KG: I think the music scene is still very uncommercial and vital. But the art world has certainly changed, because it's always been aligned, or evolved with, real estate in some way. It's very hard to find anyone doing really interesting experimental stuff in the art world today.

TM: It's not that solid a theory, but in the late '60s and early '70s you really had this divided line in the culture where youth was radical and adults were square. But now there are radical adults, from Neil Young to Yoko Ono. That's what the song "Radical Adults Lick Godhead Style" is about. Radical youth culture is huge but completely hidden from the mainstream. There is another demographic that is an alternate to MTV, which is totally corny and square. And it's really exciting to me, because I love all these great new bands like Lightning Bolt, Black Dice, Erase Errata and Quixotic.

VG: And you still feed off that energy. After 20 years. what keeps the group fresh?

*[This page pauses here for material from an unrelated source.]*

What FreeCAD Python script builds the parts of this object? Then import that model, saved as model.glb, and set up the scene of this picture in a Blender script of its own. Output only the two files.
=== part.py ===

KG: It's fun to sing when Thurston writes for my point of view. It really fools people.

TM: I like writing lyrics for Kim. Sometimes I write as if I was Bush Tetras' singer Pat Place in 1978. A lot of their lyrics were "No-no, no-no-no," this kind of pop nihilism thing. It had a real effect on me as an 18-year-old. There's always this image I have of Pat Place playing live. All she played was slide, grrwwwhhhii, grrwwhhiii, on this guitar. With this ripped crotch, and she had blue panties on--it was the coolest thing I'd ever seen.

KG: You have a good memory.

TM: It was a striking image. It burned itself into my brain.